Using the material below, print the line that contains "Write part 3", the line that contains "FLOOR_HALF, FLOOR_GAP = 6.0, 0.0003", and every line in between, exactly and nothing else.

= Data listing =

--- Begin ---

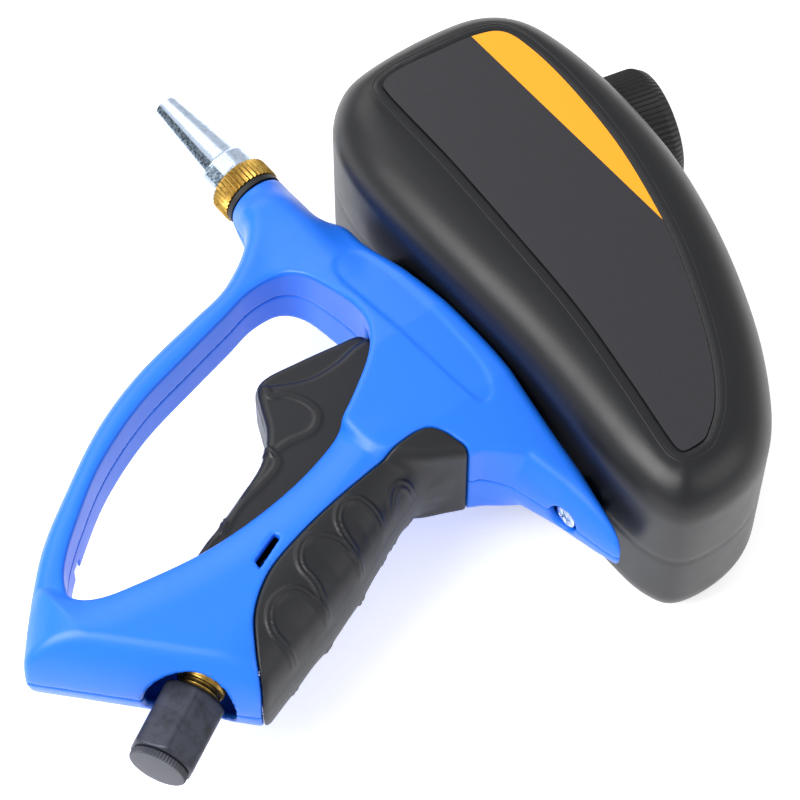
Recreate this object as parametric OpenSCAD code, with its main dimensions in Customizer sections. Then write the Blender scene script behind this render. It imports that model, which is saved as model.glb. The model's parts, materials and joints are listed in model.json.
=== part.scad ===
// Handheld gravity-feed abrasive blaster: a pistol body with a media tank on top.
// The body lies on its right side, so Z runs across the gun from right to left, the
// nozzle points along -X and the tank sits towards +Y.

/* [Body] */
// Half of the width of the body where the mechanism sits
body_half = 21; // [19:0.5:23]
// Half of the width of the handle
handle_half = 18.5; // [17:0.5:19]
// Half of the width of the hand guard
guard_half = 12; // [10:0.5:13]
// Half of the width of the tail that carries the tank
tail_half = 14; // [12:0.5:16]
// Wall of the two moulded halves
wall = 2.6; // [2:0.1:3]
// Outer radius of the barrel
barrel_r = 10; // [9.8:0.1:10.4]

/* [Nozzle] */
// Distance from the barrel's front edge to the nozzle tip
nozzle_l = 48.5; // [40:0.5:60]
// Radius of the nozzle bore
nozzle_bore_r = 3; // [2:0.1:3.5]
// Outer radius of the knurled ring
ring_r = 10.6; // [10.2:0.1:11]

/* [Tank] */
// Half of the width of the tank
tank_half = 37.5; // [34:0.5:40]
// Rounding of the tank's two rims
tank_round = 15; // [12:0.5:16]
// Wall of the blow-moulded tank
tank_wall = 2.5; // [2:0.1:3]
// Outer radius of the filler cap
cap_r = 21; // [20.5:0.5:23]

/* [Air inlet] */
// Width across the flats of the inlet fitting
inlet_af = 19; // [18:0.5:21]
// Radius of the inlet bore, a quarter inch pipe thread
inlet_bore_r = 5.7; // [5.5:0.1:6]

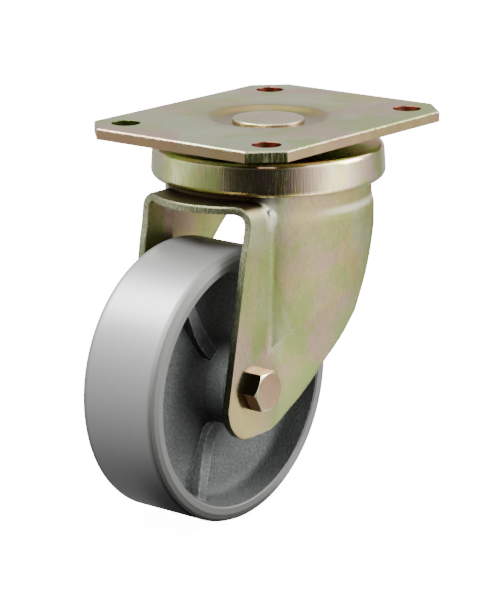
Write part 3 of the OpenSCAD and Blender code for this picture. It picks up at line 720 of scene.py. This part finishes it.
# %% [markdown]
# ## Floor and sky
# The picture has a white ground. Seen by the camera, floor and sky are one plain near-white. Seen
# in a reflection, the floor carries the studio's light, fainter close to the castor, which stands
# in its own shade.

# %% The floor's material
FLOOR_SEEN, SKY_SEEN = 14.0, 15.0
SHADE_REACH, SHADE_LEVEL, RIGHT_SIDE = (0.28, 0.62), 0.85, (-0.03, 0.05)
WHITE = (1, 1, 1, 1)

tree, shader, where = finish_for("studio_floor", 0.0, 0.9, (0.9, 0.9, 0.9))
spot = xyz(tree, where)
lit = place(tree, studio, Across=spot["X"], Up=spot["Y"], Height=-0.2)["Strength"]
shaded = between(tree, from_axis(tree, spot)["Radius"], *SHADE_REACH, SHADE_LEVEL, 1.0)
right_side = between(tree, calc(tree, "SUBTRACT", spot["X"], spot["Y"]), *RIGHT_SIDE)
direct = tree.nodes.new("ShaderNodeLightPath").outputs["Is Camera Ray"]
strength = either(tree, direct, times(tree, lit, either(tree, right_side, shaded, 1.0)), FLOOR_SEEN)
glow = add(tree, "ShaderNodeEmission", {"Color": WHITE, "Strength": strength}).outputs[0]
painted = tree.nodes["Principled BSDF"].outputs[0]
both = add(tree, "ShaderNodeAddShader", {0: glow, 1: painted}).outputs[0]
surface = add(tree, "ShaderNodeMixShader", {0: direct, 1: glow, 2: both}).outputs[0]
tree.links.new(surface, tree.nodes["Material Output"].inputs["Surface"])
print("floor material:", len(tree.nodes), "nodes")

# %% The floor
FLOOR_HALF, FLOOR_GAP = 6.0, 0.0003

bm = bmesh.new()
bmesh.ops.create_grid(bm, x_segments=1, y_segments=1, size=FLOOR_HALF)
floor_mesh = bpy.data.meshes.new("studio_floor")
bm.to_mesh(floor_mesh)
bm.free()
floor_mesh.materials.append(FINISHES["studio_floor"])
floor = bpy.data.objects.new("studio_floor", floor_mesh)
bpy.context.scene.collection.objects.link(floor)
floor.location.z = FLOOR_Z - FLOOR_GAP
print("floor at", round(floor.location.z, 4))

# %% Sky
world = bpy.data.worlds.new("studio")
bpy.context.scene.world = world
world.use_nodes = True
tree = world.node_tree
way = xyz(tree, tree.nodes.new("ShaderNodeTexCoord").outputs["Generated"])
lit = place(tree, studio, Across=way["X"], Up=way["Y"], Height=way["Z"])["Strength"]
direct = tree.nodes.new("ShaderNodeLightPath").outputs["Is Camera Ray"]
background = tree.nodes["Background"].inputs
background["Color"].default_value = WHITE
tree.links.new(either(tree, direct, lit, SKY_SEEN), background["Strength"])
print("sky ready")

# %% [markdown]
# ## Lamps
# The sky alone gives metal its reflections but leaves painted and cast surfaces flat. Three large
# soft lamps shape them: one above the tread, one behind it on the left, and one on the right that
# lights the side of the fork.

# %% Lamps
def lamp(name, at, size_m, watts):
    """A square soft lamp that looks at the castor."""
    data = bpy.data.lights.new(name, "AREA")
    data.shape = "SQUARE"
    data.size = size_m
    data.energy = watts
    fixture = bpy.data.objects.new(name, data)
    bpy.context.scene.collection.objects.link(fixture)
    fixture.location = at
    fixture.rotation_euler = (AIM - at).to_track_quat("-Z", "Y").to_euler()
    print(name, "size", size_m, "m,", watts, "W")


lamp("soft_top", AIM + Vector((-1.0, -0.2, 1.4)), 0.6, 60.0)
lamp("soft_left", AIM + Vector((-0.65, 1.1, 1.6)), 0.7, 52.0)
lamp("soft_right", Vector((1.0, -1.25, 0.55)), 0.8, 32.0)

--- End ---

= Final result =
Write part 3 of the OpenSCAD and Blender code for this picture. It picks up at line 720 of scene.py. This part finishes it.
# %% [markdown]
# ## Floor and sky
# The picture has a white ground. Seen by the camera, floor and sky are one plain near-white. Seen
# in a reflection, the floor carries the studio's light, fainter close to the castor, which stands
# in its own shade.

# %% The floor's material
FLOOR_SEEN, SKY_SEEN = 14.0, 15.0
SHADE_REACH, SHADE_LEVEL, RIGHT_SIDE = (0.28, 0.62), 0.85, (-0.03, 0.05)
WHITE = (1, 1, 1, 1)

tree, shader, where = finish_for("studio_floor", 0.0, 0.9, (0.9, 0.9, 0.9))
spot = xyz(tree, where)
lit = place(tree, studio, Across=spot["X"], Up=spot["Y"], Height=-0.2)["Strength"]
shaded = between(tree, from_axis(tree, spot)["Radius"], *SHADE_REACH, SHADE_LEVEL, 1.0)
right_side = between(tree, calc(tree, "SUBTRACT", spot["X"], spot["Y"]), *RIGHT_SIDE)
direct = tree.nodes.new("ShaderNodeLightPath").outputs["Is Camera Ray"]
strength = either(tree, direct, times(tree, lit, either(tree, right_side, shaded, 1.0)), FLOOR_SEEN)
glow = add(tree, "ShaderNodeEmission", {"Color": WHITE, "Strength": strength}).outputs[0]
painted = tree.nodes["Principled BSDF"].outputs[0]
both = add(tree, "ShaderNodeAddShader", {0: glow, 1: painted}).outputs[0]
surface = add(tree, "ShaderNodeMixShader", {0: direct, 1: glow, 2: both}).outputs[0]
tree.links.new(surface, tree.nodes["Material Output"].inputs["Surface"])
print("floor material:", len(tree.nodes), "nodes")

# %% The floor
FLOOR_HALF, FLOOR_GAP = 6.0, 0.0003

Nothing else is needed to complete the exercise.